Screenshot vom Webblog “Agenda Europe” – Homosexualität wird als “Sodomie” bezeichnet
Der zweite Baustein dieses Netzwerkes sind die internationalen Treffen. 2014 fand das vermutlich erste Treffen im Schloss “Fürstenried” bei München, einem katholischen “Exerzitienhaus der Erzdiözese München und Freising”, statt. Es folgten Treffen in Dublin und Warschau:
“The second component is the annual Agenda Europe ‘Summit’ gathering approximately 100–150 anti-SRR activists from around Europe. In 2014, the Summit took place in Fürstenried Castle outside Munich, the 2015 Summit was in Dublin, and the 2016 Summit was hosted by the Polish organization Ordo Iuris in Warsaw.” (Data 2018: 8)
Die dritte Komponente ist schließlich die Formulierung einer gemeinsamen Strategie, wie sie in “Restauring the Natural Order. An Agenda for Europe” beschrieben wird. Ausführlich geht es dort unter anderem auch um die “korrekte Sprache” (“list of ambiguous words”), homosexuelle Praxis sei bspw. in Wirklichkeit “Sodomie” und auch in den Diskursthemen Schwangerschaftsabbruch und Gleichstellung / Antidiskriminierung werden alternative Benennungen vorgestellt. So sei Antidiskriminierung in Wirklichkeit Diskriminierung, Regenbogen- und Patchwork-Familien seien “broken-up families”, usw.
Während uns in Deutschland diese Agenda eher weltfremd erscheint, erzielt sie in Osteuropa deutliche Erfolge. Das kroatische Internetportal “Faktograf” berichtete bspw. am 30. März 2018 über den Einfluss der Agenda Europe auf die kroatische Gesellschaft und Regierung. Relevant sei auch der Einfluss der TFP, deren europäischer Koordinator Paul von Oldenburg, der Cousin von Beatrix von Storch (AfD), ist.

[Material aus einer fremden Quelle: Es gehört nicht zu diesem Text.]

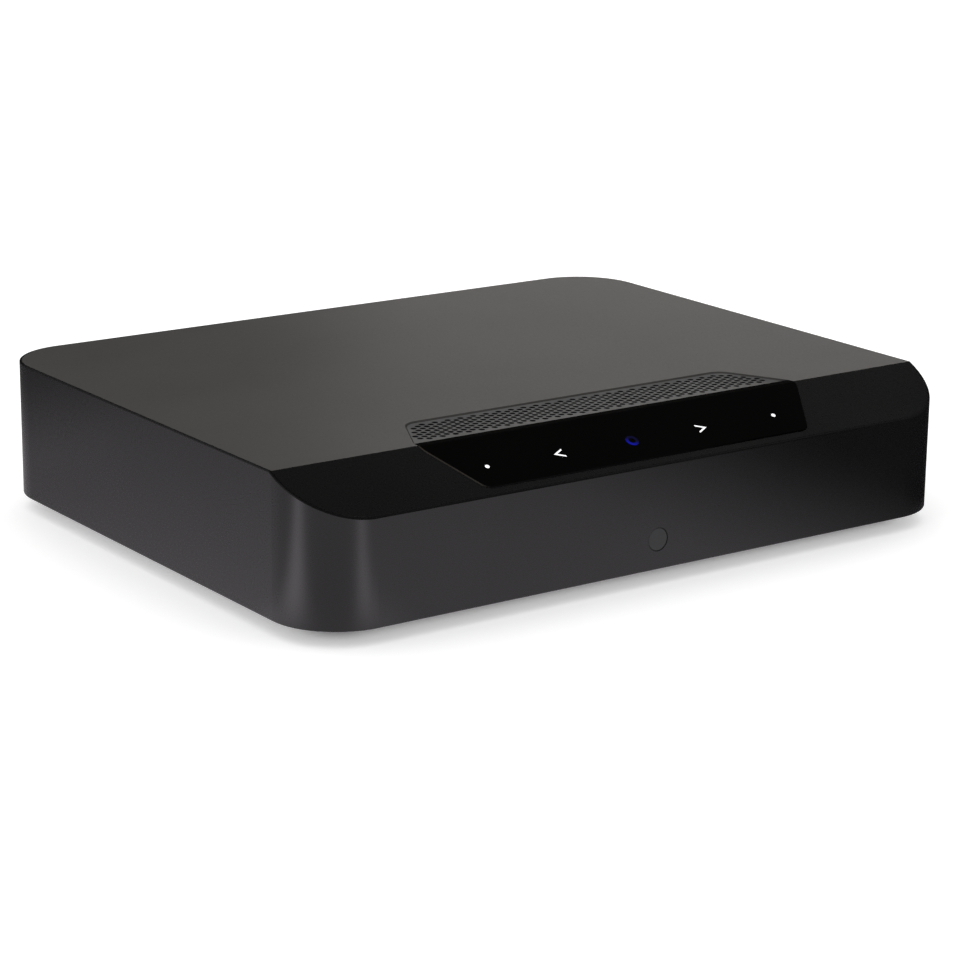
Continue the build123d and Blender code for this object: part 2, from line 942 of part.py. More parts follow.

CC BY-SA 4.0 P.P.Pyres – Obra do próprio Wikipedia: https://bit.ly/2HgmkUz
Die geheimen Kooperationen von Netzwerken wie “Agenda Europe” zeigen, wie wichtig es ist, deren Diskurse und Vernetzungen genau zu beobachten und zu dokumentieren. Zahlreiche der von Neill Data benannten Akteur*innen und Organisationen hatten wir bereits in der kritischen Online-Enzyklopädie zum organisierten Antifeminismus “Agent*in” dokumentiert. Leider zog sich die Heinrich-Böll-Stiftung nach einem krassen Shitstorm gegen die Dokumentationen (“Agent*in sei ein “Online-Pranger””) nach nur zwei Wochen aus dem gemeinsamen Projekt heraus. Auch dieser Shitstorm zeigt, wie gut die antifeministischen Netzwerke organisiert sind und wie schnell sie sich auf ein gemeinsames “Framing”, eine gemeinsame Stoßrichtung, einigen können. Durch den Ausstieg der Heinrich-Böll-Stiftung aus unserem gemeinsamen Projekt wurden wir um Monate zurückgeworfen. Seit März sind wir mit einem überarbeiteten Konzept wieder online gegangen. Mit dem Diskursatlas Antifeminismus gehen wir nun bewusst von der sprachlichen Seite der antifeministischen Diskurskoalitionen aus und nicht wie in Agent*in von den Netzwerken der Diskurskoalitionen.
Die geheimen internationalen Umtriebe von extremen Netzwerken wie “Agenda Europe” verdeutlichen noch einmal die Relevanz von Aufklärungsprojekten wie dem Diskursatlas oder Organisationen wie EPF und Faktograf.